The Magician is an intimate, astonishingly complex portrait of Mann, his magnificent and complex wife Katia, and the times in which they lived—the first world war, the rise of Hitler, World War II, the Cold War, and exile.

~

As you can see, I’ve only read one of these four books, Rose Nicolson – and loved it, so I would be very pleased if it won! I will be trying to read the other three, but might not have time before the winner is announced at the Borders Book Festival on Friday 17th June.

Have you read any of these books or are you tempted to read them? Which one do you think will win?

20 thoughts on “Walter Scott Prize for Historical Fiction – 2022 Shortlist

    • Helen says:

      I’m a bit disappointed that there are only four books on this year’s shortlist, but I’m glad Rose Nicolson is one of them! I’m looking forward to reading the other three eventually.

    • Helen says:

      I’m pleased to hear that! I’m not sure when I’ll have time to read it, but I’ll do my best to get to it before the winner is announced.

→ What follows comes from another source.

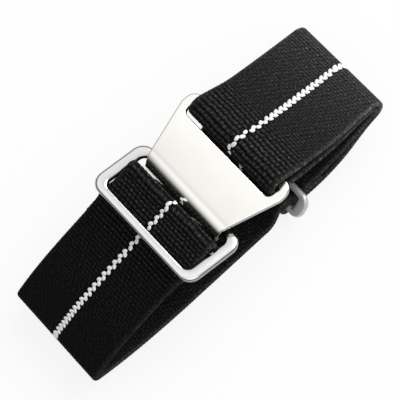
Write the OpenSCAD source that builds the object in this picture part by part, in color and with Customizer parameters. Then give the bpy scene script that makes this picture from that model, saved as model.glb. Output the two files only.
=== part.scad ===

  1. piningforthewest says:

    I’ve only read Rose Nicolson too, but I’ll definitely be reading the James Robertson book at some point as I really like his writing.

  2. FictionFan says:

    I’ve only read Rose Nicolson too and sincerely hope it wins – I can’t imagine there being a better one! But the second and third both look interesting. I already have two of James Robertson’s books on my TBR so feel I should read them before acquiring more, but it sounds very tempting..

    • Helen says:

      I loved Rose Nicolson, but I have a feeling The Magician might win. I don’t know anything about Amanda Smyth, but I have read one of James Robertson’s other books – The Testament of Gideon Mack – and remember finding it interesting.